I have written before about the sorry state of Angular on GitHub: 60% of Angular projects on GitHub are still using Angular v2. But why is this? Does ng update work in the real world?
The Angular team try to make updating as simple as possible. They even provide a tool to automate the process: ng update. But does it work? Let’s find out.
Trello Clone is an Angular 2.3.1 project. I wanted to upgrade it to Angular 6.1.0.
I started by forking the repository, running git clone and installing all the packages (npm install). I tested the project by running ng serve.
To upgrade the project I ran ng update. I was expecting ng update to show me a list of projects that would require an update but it didn’t. Instead, it proceeded to upgrade the project automatically.
The update finished successfully after some churning.

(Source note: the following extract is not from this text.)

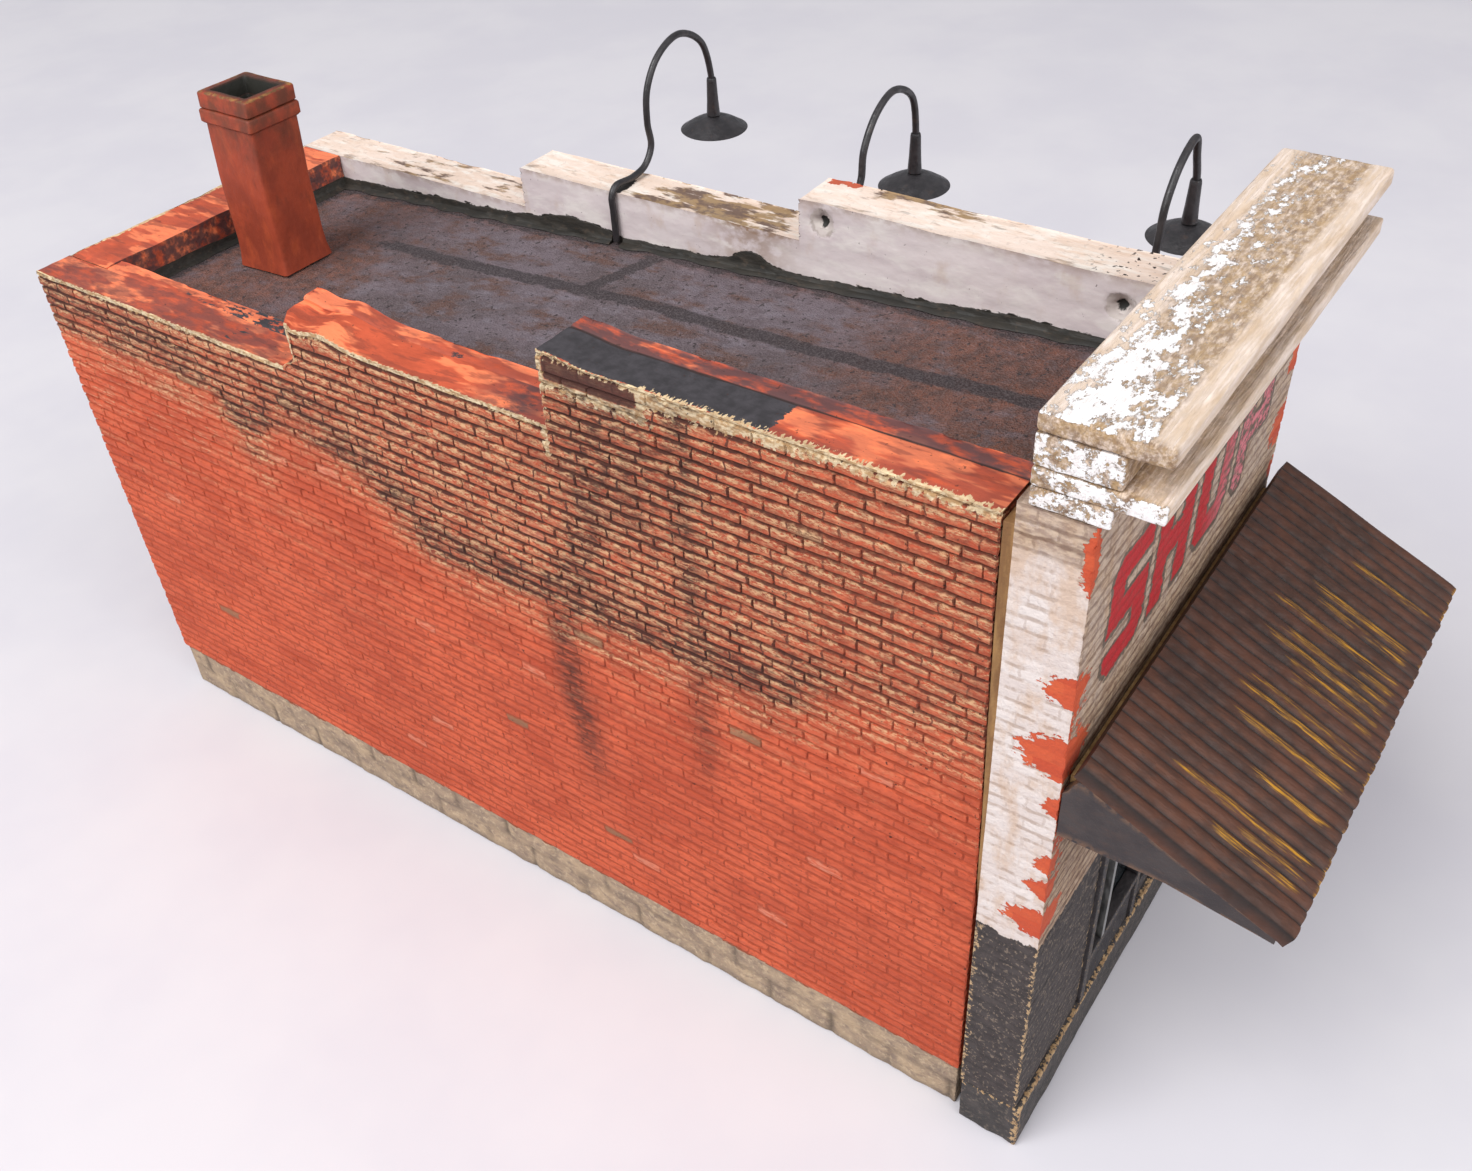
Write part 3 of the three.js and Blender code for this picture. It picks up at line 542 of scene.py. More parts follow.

Unfortunately, when I ran ng serve the update had not worked. An error appeared telling me the angular-cli.json file had not been migrated:
Local workspace file (‘angular.json’) could not be found.
I started again (git clone, npm install, ng serve).
This time I ran the upgrade manually.
First, I updated the Angular CLI by running: npm install @angular/cli@latest –save-dev
Next, I migrated the Angular CLI by running: ng update @angular/cli
Then I updated Angular itself by running: ng update @angular/core. This failed because the version of codelyzer was incompatible:
Package “codelyzer” has an incompatible peer dependency to “@angular/core” (requires “^2.3.1 || >=4.0.0-beta <5.0.0” (extended), would install “6.1.2”)
I fixed this error by updating codelyzer manually. Like this: npm install codelyzer@latest –save-dev
I re-ran ng update @angular/core and it finished successfully.
ng serve proved the update had worked. You can see updated source code here.
It is possible to update older Angular projects but you have to know what you are doing. The Angular CLI makes updating quick but not automatic. My second attempt to update Trello Clone took about 15 minutes from start to end.